[AIM OF THE TASK] Only the lines from the one containing "if empty is" through the one containing "pixel = (frame_right" are wanted. Give them again exactly, both ends included.

[AVAILABLE RECORDS]
──────────────────────────────

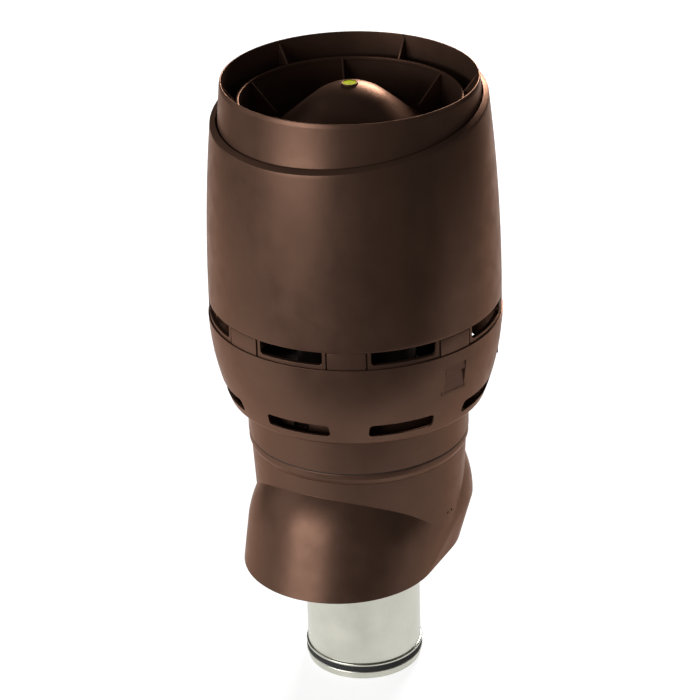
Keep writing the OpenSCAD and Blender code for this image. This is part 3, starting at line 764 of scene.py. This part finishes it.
def form_points(inset):
    """Points on the skirt's two domed lobes, on the casing and on the hem."""
    points = []
    rows, columns, hem_columns = 28, 144, 192
    for y, z, r, h in LOBES:
        r, h = r - inset / MM, h - inset / MM
        for i in range(rows + 1):
            up = math.pi / 2 * i / rows
            around = columns if i < rows else 1
            for k in range(around):
                a = TURN * k / around
                points.append((r * math.cos(up) * math.cos(a),
                               y + r * math.cos(up) * math.sin(a), z + h * math.sin(up)))
    discs = [(y, HEM_Z - inset / MM, r) for y, r in HEM_ENDS]
    discs.append((0, VALLEY_Z, casing_radius(VALLEY_Z * MM) / MM))
    for y, z, r in discs:
        points += [((r - inset / MM) * math.cos(TURN * k / hem_columns),
                    y + (r - inset / MM) * math.sin(TURN * k / hem_columns), z)
                   for k in range(hem_columns)]
    return [Vector(p) * MM for p in points]


def skirt_form(name, inset):
    """The skirt's closed form: the smallest convex body round its points."""
    mesh = new_mesh(name)
    with edited(mesh) as bm:
        for point in form_points(inset):
            bm.verts.new(point)
        made = bmesh.ops.convex_hull(bm, input=bm.verts)
        inner = {v for v in made["geom_interior"] + made["geom_unused"]
                 if isinstance(v, bmesh.types.BMVert)}
        bmesh.ops.delete(bm, geom=list(inner), context="VERTS")
        flat = [e for e in bm.edges if len(e.link_faces) == 2 and e.calc_face_angle(0) < 1e-4]
        bmesh.ops.dissolve_edges(bm, edges=flat, use_verts=False)
    return tidy(mesh)


# ---------------------------------------------------------------- operators

class VentOperator(bpy.types.Operator):
    """Shared settings of the operators."""
    bl_options = {"REGISTER", "UNDO"}

    def execute(self, context):
        self.build(context.scene.vent_pipe, context.scene.vent_hood)
        return {"FINISHED"}


class VENT_OT_duct(VentOperator):
    """Steel duct with its two rolled beads, and the rubber seal between them"""
    bl_idname = "vent.duct"
    bl_label = "Duct and seal"

    def build(self, pipe, hood):
        top = box_top("inner_duct")
        r = box_radius("inner_duct") - pipe.bead
        inside = r - pipe.duct_wall
        seal_low = pipe.hem + 2 * pipe.bead
        seal_top = seal_low + pipe.seal_height
        break_edge = 0.3 * MM
        outline = [(inside, 0.0), (r - break_edge, 0.0), (r, break_edge)]
        for middle in (pipe.hem + pipe.bead, seal_top + pipe.bead):
            for i in range(13):
                a = math.pi * (i / 12 - 0.5)
                outline.append((r + pipe.bead * math.cos(a), middle + pipe.bead * math.sin(a)))
        # the duct's end above the closing ring takes the dark plastic as painted shade, so that it
        # shows dark through the windows
        painted_shade_low = box_top("upper_closing_ring") - 2 * MM
        outline += [(r, painted_shade_low), (r, top), (inside, top), (inside, painted_shade_low)]
        duct = place(turned("steel_duct", outline), "pipe", ["inner_duct"], "duct_steel")
        duct.data.materials.append(material("dark plastic"))
        # painted shade: faces above this height get the dark plastic in place of the steel
        for face in duct.data.polygons:
            face.material_index = int(face.center.z > painted_shade_low)
        lip = r + pipe.seal_reach
        seal = rounded([(r, seal_low), (lip, seal_low, 0.6 * MM),
                        (lip - 0.8 * MM, seal_top, 0.6 * MM), (r, seal_top)])
        place(turned("duct_seal_ring", seal), "pipe", ["duct_seal"], "rubber")


class VENT_OT_casing(VentOperator):
    """Casing with its skirt, moulded in one, with the screw holes on both sides"""
    bl_idname = "vent.casing"
    bl_label = "Casing and skirt"

    def build(self, pipe, hood):
        top, wall = pipe.casing_top, pipe.casing_wall
        valley, past, reach = VALLEY_Z * MM, 100 * MM, 200 * MM
        hole_r, hole_z, hole_places = 1.5 * MM, 207 * MM, (-14.7 * MM, -7.3 * MM)
        body = new_object("casing_with_skirt", skirt_form("casing_with_skirt", 0.0))
        rows = [valley + (top - valley) * i / 20 for i in range(21)]
        cone = turned_mesh("cone", [(0, valley)] + [(casing_radius(z), z) for z in rows]
                           + [(0, top)])
        combined(body, [cone], "UNION")
        bore = turned_mesh("bore", [(0, valley), (casing_radius(valley) - wall, valley),
                                    (casing_radius(top) - wall, top),
                                    (casing_radius(top) - wall, top + past), (0, top + past)])
        holes = []
        hole = [(hole_r * math.cos(TURN * k / 24), hole_r * math.sin(TURN * k / 24))
                for k in range(24)]
        for y in hole_places:
            outline = [(t + y, z + hole_z) for t, z in hole]
            holes.append(prism_mesh("hole", outline, -reach, reach, 0.0))
        combined(body, [skirt_form("inside", wall), bore, joined("holes", holes)], angle=18)
        place(body, "pipe", ["casing_skirt"], "brown_plastic")


class VENT_OT_collar(VentOperator):
    """Adapter collar with its spigot and latch windows, the gasket and the closing rings"""
    bl_idname = "vent.collar"
    bl_label = "Adapter collar"

    def build(self, pipe, hood):
        top, edge = pipe.casing_top, pipe.edge
        band_r, band_top = box_radius("adapter_collar"), top + BAND_HIGH
        lip_low = top - 15 * MM
        lip = casing_radius(lip_low) - pipe.casing_wall - 0.2 * MM
        lip_in, spigot_in = lip - SPIGOT_WALL, SPIGOT_R - SPIGOT_WALL
        outline = rounded([
            (lip_in, lip_low), (lip, lip_low, 0.5 * MM), (lip, top),
            (casing_radius(top), top, 0.4 * MM), (band_r, top + pipe.collar_bevel, edge),
            (band_r, band_top, edge), (SPIGOT_R, band_top), (SPIGOT_R, SPIGOT_TOP, 0.8 * MM),
            (spigot_in, SPIGOT_TOP, 0.8 * MM), (spigot_in, band_top), (lip_in, top)])
        collar = turned("adapter_collar_ring", outline)
        combined(collar, latch_windows(105 * MM, 120 * MM))
        place(collar, "pipe", ["adapter_collar"], "brown_plastic")
        gasket_r = band_r - 0.15 * MM
        gasket = rounded([(NECK_IN, band_top), (gasket_r, band_top, 0.3 * MM),
                          (gasket_r, NECK_LOW, 0.3 * MM), (NECK_IN, NECK_LOW)])
        place(turned("neck_gasket", gasket), "pipe", ["collar_gasket"], "rubber", "brown rubber")
        for node in ("lower_closing_ring", "upper_closing_ring"):
            place(cad_copy(node + "_smooth", node), "pipe", [node], "dark_plastic")
        for side in ("front", "rear"):
            latch = cad_copy(f"{side}_latch_slide_piece", f"{side}_latch")
            step = latch.modifiers.new("soft edges", "BEVEL")
            step.width = 0.35 * MM
            step.segments = 2
            step.limit_method = "ANGLE"
            applied(latch)
            place(latch, f"{side}_latch_body", [f"{side}_latch"], "dark_plastic")


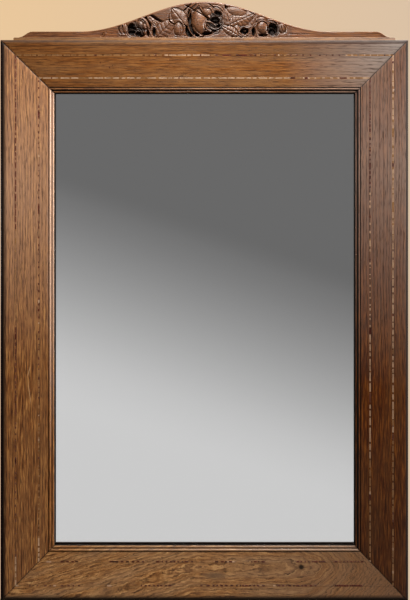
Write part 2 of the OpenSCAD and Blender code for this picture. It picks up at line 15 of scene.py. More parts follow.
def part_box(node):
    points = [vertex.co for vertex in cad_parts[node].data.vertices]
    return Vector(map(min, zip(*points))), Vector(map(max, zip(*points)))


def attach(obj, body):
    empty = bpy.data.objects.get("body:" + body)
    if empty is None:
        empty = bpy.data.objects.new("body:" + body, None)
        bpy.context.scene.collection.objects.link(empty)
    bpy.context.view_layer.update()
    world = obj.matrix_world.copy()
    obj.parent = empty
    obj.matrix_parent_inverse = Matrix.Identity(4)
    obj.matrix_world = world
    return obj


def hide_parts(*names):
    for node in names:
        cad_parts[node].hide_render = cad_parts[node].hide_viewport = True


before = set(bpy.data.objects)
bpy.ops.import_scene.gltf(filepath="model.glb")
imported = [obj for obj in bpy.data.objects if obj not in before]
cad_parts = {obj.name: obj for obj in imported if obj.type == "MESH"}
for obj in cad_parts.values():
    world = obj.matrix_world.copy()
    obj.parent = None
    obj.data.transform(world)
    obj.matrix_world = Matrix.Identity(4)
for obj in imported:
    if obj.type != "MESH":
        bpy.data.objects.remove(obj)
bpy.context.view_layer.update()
MM = 0.001

# The camera looks straight at the mirror from a point a little right of its middle and above
# it. The sides stay parallel in the photograph, so the lens is shifted and not tilted.
PHOTO_W, PHOTO_H = 410, 600
PHOTO_AXIS_X, PHOTO_AXIS_Y = 233, 196
PHOTO_MIDDLE_X, PHOTO_TOP_Y = 204.2, 39.5
PHOTO_FRAME_W = 409.1
CAMERA_DISTANCE = 1.30
SENSOR = 36.0

frame_left, frame_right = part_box("left_stile")[0].x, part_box("right_stile")[1].x
frame_top, frame_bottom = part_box("top_rail")[1].z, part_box("bottom_rail")[0].z
frame_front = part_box("top_rail")[0].y
pixel = (frame_right - frame_left) / PHOTO_FRAME_W

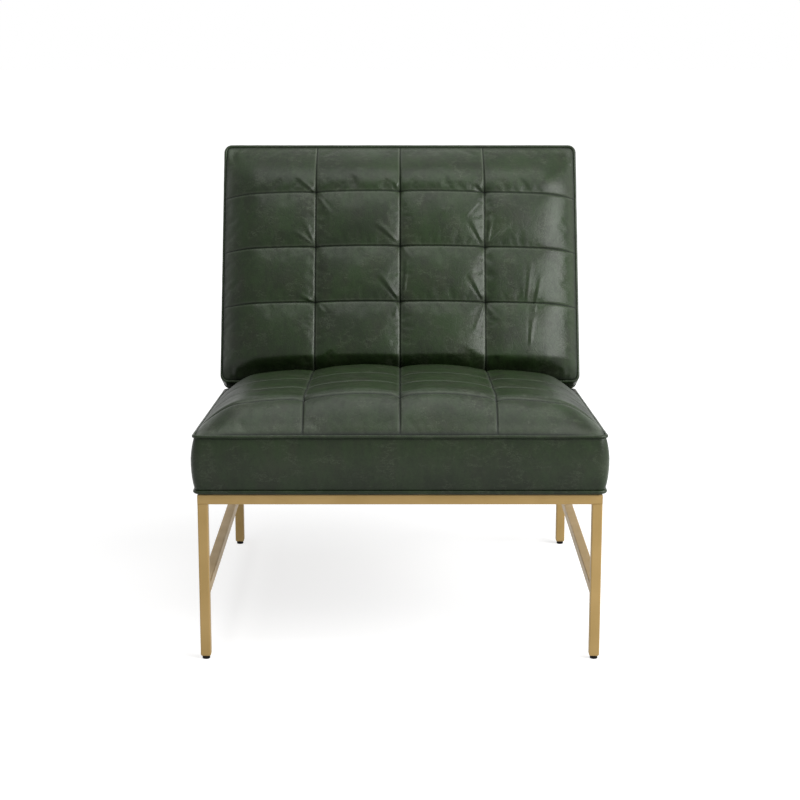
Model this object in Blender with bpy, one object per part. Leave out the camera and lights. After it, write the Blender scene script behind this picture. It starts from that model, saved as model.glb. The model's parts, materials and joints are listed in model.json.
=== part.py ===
"""Armless lounge chair: a tufted leather seat and back on a square-tube metal frame.

Metres, +Z up. The chair faces -Y. While it is built, Y is 0 at the front faces of the front legs
and Z is 0 on the floor. At the end the whole chair moves along Y, so that the origin is on the
floor under the middle of the chair.
"""

import math

import bmesh
import bpy
from mathutils import Euler, Vector

# Clearances
GAP = 0.0003
MERGE_DISTANCE = 0.00003
CUT_OVERRUN = 0.004
PRESS_CLEARANCE = 0.003
CORE_GAP = 0.0006

# Square-tube frame
TUBE = 0.01905
TUBE_WALL = 0.0015
TUBE_ROUND = 0.002
FRAME_WIDTH = 0.741
FRAME_DEPTH = 0.7805
RAIL_TOP = 0.3169
STRETCHER_BOTTOM = 0.1228
SUPPORT_RAIL_FROM_REAR = 0.1805
LEG_END_ROUND = 0.0035
LEG_END_WALL = 0.003
CROSSBAR_CAP = 0.002

# Levelling feet
FOOT_HEIGHT = 0.0055
FOOT_DIAMETER = 0.0145
FOOT_ROUND = 0.0005
STUD_DIAMETER = 0.006
STUD_LENGTH = 0.016
STUD_CLEARANCE = 0.00015
NUT_HEIGHT = 0.010

# Leather piping
PIPING_DIAMETER = 0.007

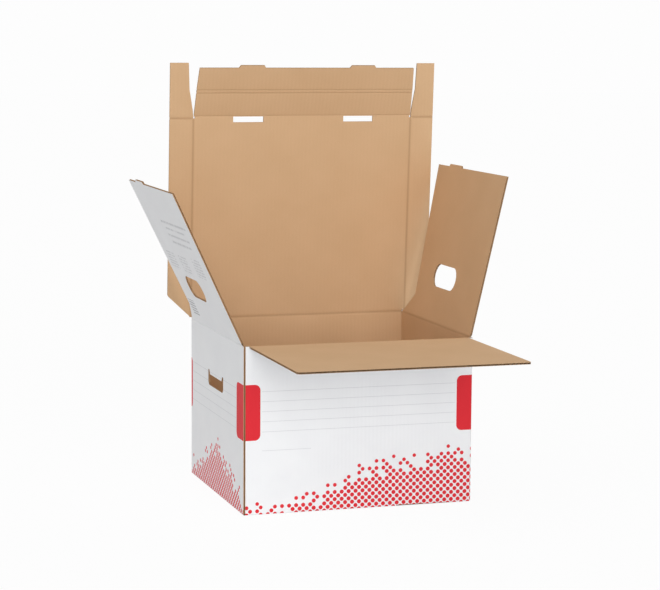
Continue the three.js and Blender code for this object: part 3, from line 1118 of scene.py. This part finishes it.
def makeCrease(name, bodies, place, kinds, span, fold=0.0, slot="kraft_board", deepest=creaseStrip["deepest"],
               innerSpan=None, flutes="along"):
    # place is the second body's frame, and fold its angle to the first one at rest
    middle = place @ Matrix.Rotation(-radians(fold) / 2, 4, "X")
    sides = [(sign, creaseKinds[kind], sign * radians(fold) / 2) for sign, kind in zip((-1, 1), kinds)]
    ends, inner, pointShades = [], [], []
    for sign, kind, angle in sides:
        away = sign * kind["strip"]
        face = outerFace + dipAt(*kind["outer"], kind["strip"])
        ends.append((away * cos(angle) - face * sin(angle), away * sin(angle) + face * cos(angle)))
        for share in creaseStrip["innerPlaces"][::-sign]:
            away = kind["innerEnd"] * share
            face = innerFace - dipAt(*kind["inner"], away)
            away *= sign
            inner.append((away * cos(angle) - face * sin(angle), away * sin(angle) + face * cos(angle)))
            # painted crease shade for this point of the inner ribbon
            pointShades.append(min(1.0, (innerFace - face) / kraft["fullShadeDepth"]))
    (startAngle, startRadius), (endAngle, endRadius) = ((atan2(y, -z), hypot(y, z)) for y, z in ends)
    outer = []
    for step in range(creaseStrip["steps"] + 1):
        share = step / creaseStrip["steps"]
        angle = startAngle + (endAngle - startAngle) * share
        edge = startRadius + (endRadius - startRadius) * share
        radius = deepest + (edge - deepest) * abs(2 * share - 1) ** creaseStrip["soften"]
        outer.append((radius * sin(angle), -radius * cos(angle)))
    ribbon = {"mesh": emptyBoard(), "frame": middle, "flutes": flutes}
    creaseRibbon(ribbon, outer, span, 1)
    creaseRibbon(ribbon, inner, innerSpan or span, 0, pointShades)
    piece = finishPiece(name, asData(name, ribbon["mesh"]), ["kraft", "white", "raw"], None, slot)
    bend = min(abs(y) for y, z in ends)
    bend = min(bend, *(kind["innerEnd"] - creaseStrip["bendInset"] for sign, kind, angle in sides))
    bend = max(creaseStrip["bendLeast"], bend)
    start, end = (middle @ Vector((0, away, 0)) / 1000 for away in (-bend, bend))
    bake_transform(piece, bodies[0], bodies[1], tuple(start), tuple(end))


frontSpan = (frontLiner["right"] + creaseStrip["endGap"], frontLiner["left"] - creaseStrip["endGap"])
rims = [
    ("left_liner", 90, sideLiner["leftLean"], (-158.4, 159.2), "printed_board", 2.2, None),
    ("right_liner", -90, sideLiner["rightLean"], (-159.2, 158.4), "printed_board", 2.2, None),
    ("front_liner", 180, frontLiner["lean"], frontSpan, "kraft_board", 1.1, None),
    ("lid", 0, lid["lean"], (-186.8, 186.8), "kraft_board", 2.2, (-184.4, 184.4)),
]
for body, heading, lean, span, slot, deepest, innerSpan in rims:
    makeCrease(body + "_crease", ("box", body), rimFrame(heading, lean), ("rim", "rim"), span, -lean, slot, deepest,
               innerSpan)
for word, side in (("left", -1), ("right", 1)):
    strip, tab = word + "_strip", word + "_corner_tab"
    last = stripEnd - creaseStrip["endGap"]
    span, innerSpan = (sorted((-side * first, -side * last))
                       for first in (creaseStrip["sideStart"], lid["rootStart"] + creaseStrip["sideInnerStart"]))
    makeCrease(f"lid_{strip}_crease", ("lid", strip), stripFrame(side), ("side", "side"), span, innerSpan=innerSpan,
               flutes="across")
    span = sorted((side * creaseStrip["tabStart"], side * (lid["strip"] - creaseStrip["lipGap"])))
    makeCrease(f"lid_{tab}_crease", (strip, tab), cornerTabFrame(side), ("side", "side"), span)
for bodies, place, kinds, half, fold in (
    (("lid", "lip"), lipFrame, ("lidSlot", "lip"), lipSide, lid["lipFold"]),
    (("lip", "rim_band"), bandFrame, ("band", "band"), bandSide, 0.0),
    (("rim_band", "tuck_panel"), tuckFrame, ("band", "band"), bandSide, 0.0),
):
    half -= creaseStrip["lipGap"]
    makeCrease(f"lid_{bodies[1]}_crease", bodies, place, kinds, (-half, half), fold)
print("creases made")

# camera, light and ground

view = {"lens": 116.18, "yaw": 17.670, "pitch": 7.188, "roll": 0.415, "place": (-1037.3, -3265.3, 748.6),
        "sensor": 36.0, "farthest": 60.0}
yaw, pitch, roll = (radians(view[key]) for key in ("yaw", "pitch", "roll"))
ahead = Vector((sin(yaw) * cos(pitch), cos(yaw) * cos(pitch), -sin(pitch)))
levelRight = Vector((cos(yaw), -sin(yaw), 0))
levelUp = levelRight.cross(ahead)
right = levelRight * cos(roll) + levelUp * sin(roll)
up = levelUp * cos(roll) - levelRight * sin(roll)
camera = added("camera", bpy.data.cameras.new("camera"))
camera.data.lens = view["lens"]
camera.data.sensor_width = view["sensor"]
camera.data.sensor_fit = "HORIZONTAL"
camera.data.clip_end = view["farthest"]
turned = Matrix((right, up, -ahead)).transposed().to_4x4()
camera.matrix_world = Matrix.Translation(Vector(view["place"]) / 1000) @ turned
bpy.context.scene.camera = camera

ground = {"size": 40.0, "tone": (0.88, 0.88, 0.88, 1.0), "glow": 0.94}
studio = {"tone": (1.0, 1.0, 1.0, 1.0), "fill": 0.42, "seen": 0.983}


def seenPlain(tree, lit, bright, glow, output):
    # what the camera, gloss and glass see is a plain pale tone, and everything else meets the lit surface
    wiring = Wiring(tree)
    rays = wiring.node("ShaderNodeLightPath").outputs
    seen = anyOf([Signal(wiring, rays[name]) for name in ("Is Camera Ray", "Is Glossy Ray", "Is Transmission Ray")])
    first, second = (wiring.node(kind, values=values).outputs[0] for kind, values in (lit, bright))
    picked = wiring.node("ShaderNodeMixShader", values={0: seen * glow, 1: first, 2: second})
    wiring.node(output, values={0: picked.outputs[0]})


floorMesh = bmesh.new()
bmesh.ops.create_grid(floorMesh, x_segments=1, y_segments=1, size=ground["size"] / 2)
floorData = asData("floor", floorMesh)
floor = added("floor", floorData)
pale = bpy.data.materials.new("paleFloor")
pale.use_nodes = True
seenPlain(pale.node_tree, ("ShaderNodeBsdfDiffuse", {0: ground["tone"]}), ("ShaderNodeEmission", {}), ground["glow"],
          "ShaderNodeOutputMaterial")
floorData.materials.append(pale)

world = bpy.data.worlds.new("studio")
bpy.context.scene.world = world
world.use_nodes = True
seenPlain(world.node_tree, ("ShaderNodeBackground", {0: studio["tone"], 1: studio["fill"]}),
          ("ShaderNodeBackground", {0: studio["tone"], 1: studio["seen"]}), 1.0, "ShaderNodeOutputWorld")

lamps = {
    "key": {"place": (-0.2, -3.3, 0.95), "aim": (0, 0, 0.3), "spread": 38.0, "strength": 1.47},
    "side": {"place": (-1.4, -1.0, 3.1), "aim": (0, 0, 0.3), "spread": 60.0, "strength": 0.95},
}
for name, lamp in lamps.items():
    light = added(name, bpy.data.lights.new(name, "SUN"))
    light.data.angle = radians(lamp["spread"])
    light.data.energy = lamp["strength"]
    light.location = lamp["place"]
    light.rotation_euler = (Vector(lamp["aim"]) - Vector(lamp["place"])).to_track_quat("-Z", "Y").to_euler()
bpy.context.scene.view_settings.view_transform = "Standard"
print("camera and light set")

──────────────────────────────

[ANSWER TO THIS PROBLEM]
    if empty is None:
        empty = bpy.data.objects.new("body:" + body, None)
        bpy.context.scene.collection.objects.link(empty)
    bpy.context.view_layer.update()
    world = obj.matrix_world.copy()
    obj.parent = empty
    obj.matrix_parent_inverse = Matrix.Identity(4)
    obj.matrix_world = world
    return obj


def hide_parts(*names):
    for node in names:
        cad_parts[node].hide_render = cad_parts[node].hide_viewport = True


before = set(bpy.data.objects)
bpy.ops.import_scene.gltf(filepath="model.glb")
imported = [obj for obj in bpy.data.objects if obj not in before]
cad_parts = {obj.name: obj for obj in imported if obj.type == "MESH"}
for obj in cad_parts.values():
    world = obj.matrix_world.copy()
    obj.parent = None
    obj.data.transform(world)
    obj.matrix_world = Matrix.Identity(4)
for obj in imported:
    if obj.type != "MESH":
        bpy.data.objects.remove(obj)
bpy.context.view_layer.update()
MM = 0.001

# The camera looks straight at the mirror from a point a little right of its middle and above
# it. The sides stay parallel in the photograph, so the lens is shifted and not tilted.
PHOTO_W, PHOTO_H = 410, 600
PHOTO_AXIS_X, PHOTO_AXIS_Y = 233, 196
PHOTO_MIDDLE_X, PHOTO_TOP_Y = 204.2, 39.5
PHOTO_FRAME_W = 409.1
CAMERA_DISTANCE = 1.30
SENSOR = 36.0

frame_left, frame_right = part_box("left_stile")[0].x, part_box("right_stile")[1].x
frame_top, frame_bottom = part_box("top_rail")[1].z, part_box("bottom_rail")[0].z
frame_front = part_box("top_rail")[0].y
pixel = (frame_right - frame_left) / PHOTO_FRAME_W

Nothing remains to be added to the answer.